The cable companies and telcos do not provide the real internet. Many block ports or services.
"If I want 8 Mbps symmetric, always on, unblocked, I will pay $600 per month. Who's going to pay even one eighth of that for 1 Mbps? We have not have been able to close the deal with our customers."
One issue, Hendricks said, is that in other nations, there's peering, but that peering in the U.S. is dominated by a few players.
This closed internet is dominated by a companies that want to choose the goods and services that are traded over it and prefer the cellular network, where they have total control, to the internet, where they cannot control everything.
Baller said that nothing Hendricks said precluded a national broadband policy and that everyone should participate in the authoring of a national broadband policy. He invited ISPCON attendees to a meeting on December 2, 2008, which we will have more information on later this month.
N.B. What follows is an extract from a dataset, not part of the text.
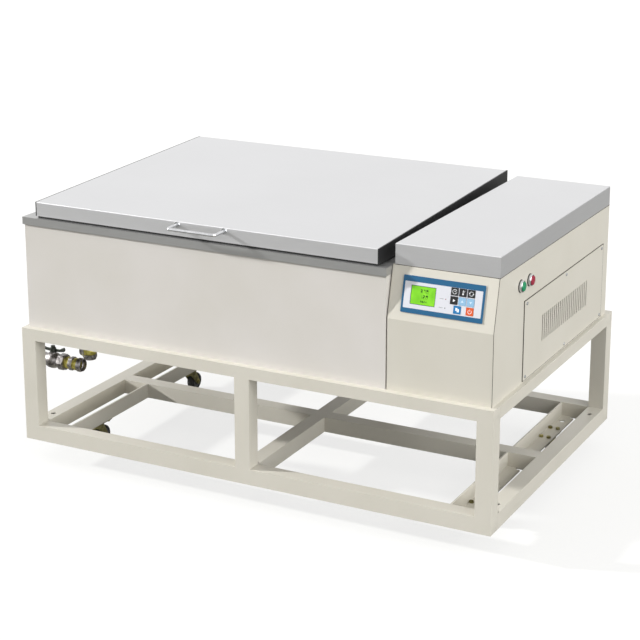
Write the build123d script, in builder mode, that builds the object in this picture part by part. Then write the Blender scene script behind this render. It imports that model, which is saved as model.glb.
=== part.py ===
"""A floor-standing reciprocating shaking water bath, built as separate pieces.

Units are millimetres. The origin is midway between the four levelling-foot holes, on the
underside of the bottom rails. +X runs to the right, +Y runs to the rear and +Z is up.
"""

import os
from math import atan2, cos, degrees, hypot, pi, sin, tan

from build123d import *

os.makedirs("parts", exist_ok=True)

# Stand
stand_width = 1280
stand_depth = 820
stand_height = 298
tube_size = 40
tube_wall = 2.5
top_rail_height = 30
weld_gap = 0.2
foot_hole_radius = 6.5
foot_hole_setback = 90

# Angle rails that carry the casters
angle_size = 40
angle_wall = 4
angle_inset = 116
cope = 12
spare_hole_radius = 8
spare_hole_setback = 82

# Casters
caster_height = 66
caster_setback = 178
caster_trail = 20
caster_plate_length = 88
caster_plate_width = 37
caster_plate_wall = 3
bolt_spacing_x = 20
bolt_spacing_y = 68
bolt_radius = 3
bolt_hole_clearance = 0.2
hex_across_flats = 10
hex_height = 5
wheel_radius = 25
wheel_width = 20
axle_radius = 3
kingpin_radius = 5
fork_head_radius = 17
fork_wall = 2.5
raceway_height = 3
running_clearance = 0.05
seat_gap = 0.3

# Cabinet on the stand
cabinet_inset_front = 17
cabinet_inset_side = 11
cabinet_inset_rear = 26
sheet = 1.5

# Water-bath tank
tank_length = 997
tank_height = 287
insulation_wall = 38
liner_corner = 25
rim_height = 19
rim_overhang = 4
rim_overhang_right = 2
seal_height = 4.7
seal_width = 14
seal_inset = 2

# Lid
lid_gap = 0.3
lid_setback_front = 7
lid_setback_left = 37
lid_setback_right = 22
lid_front_height = 35.5
lid_rear_height = 58
lid_trim_wall = 3
handle_offset = 6
handle_span = 129
handle_reach = 46
handle_rod_radius = 4
handle_bend = 9
handle_drop = 8.5
handle_rose_radius = 8
handle_rose_height = 2

# Hinges of the lid
hinge_length = 80
hinge_setback = 190
hinge_leaf_wall = 2
hinge_leaf_height = 28
knuckle_radius = 5.5
hinge_pin_radius = 2.5

# Drain line under the tank
drain_setback_left = 135
drain_setback_front = 68
drain_drop = 108
drain_tube_radius = 13
drain_tube_wall = 2
elbow_radius = 18
elbow_bend = 22
elbow_collar = 14
band_height = 16
nipple_length = 38
nipple_hex = 30
valve_length = 82
valve_radius = 20
valve_port_radius = 9
hose_tail_radius = 11
hose_tail_length = 40
lever_hub_radius = 8
lever_hub_height = 12
wing_length = 38
wing_height = 12
wing_wall = 3
stem_radius = 3.5

# Tray and what carries it
tray_length = 760
tray_width = 560
tray_sheet = 2
tray_upstand = 25
tray_slot_length = 62
tray_slot_width = 34
tray_slot_rows = 8
tray_slot_columns = 9
tray_right_gap = 43
rail_radius = 6
rail_height = 35
rail_spacing = 440
rail_foot_wall = 8
glide_length = 40
glide_width = 26
glide_height = 32
glide_spacing = 560

# Drive
drive_height = 236
stroke = 15
rod_radius = 7
bushing_wall = 5
bushing_flange = 4
arm_wall = 6
arm_width = 60
crank_offset = 108.5
crank_disc_radius = 26
crank_disc_height = 8
crank_pin_radius = 4
roller_radius = 6
yoke_height = 8
yoke_border = 9.5
shaft_radius = 6
bearing_radius = 22
bearing_height = 9.5
bracket_wall = 5
bracket_length = 160
pulley_radius = 45
pulley_ratio = 3
pulley_height = 12
belt_wall = 3
motor_offset = 150
motor_radius = 35
motor_height = 92
motor_shaft_radius = 5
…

Questions A journalist at the session asked whether Obama's election made a national broadband policy more likely.
"I do think that President-elect Obama's arrival means change," Baller said. "Even Senator McCain would have had a positive effect. Obama will reportedly focus first on making affordable broadband universally available. That will probably be at slower speeds than high-capacity networks would support. I believe that a national broadband strategy also needs to address how the United States can stimulate the deployment of high-capacity next-generation networks as rapidly as reasonably possible, because it's these networks that will do most to help America stay competitive with the leading Asian and European nations in the emerging knowledge-based global economy."
Hendricks said that the Clinton FCC was in the process of opening up wireless spectrum, and that had they succeeded, the U.S. would be better off.
As I write, Obama has not yet named someone to the FCC, but his transition team is knowledgeable. My only worry is that an Obama FCC will try to make business decisions for ISPs just as the new Congress will try to make business decisions for our bankrupt auto industry.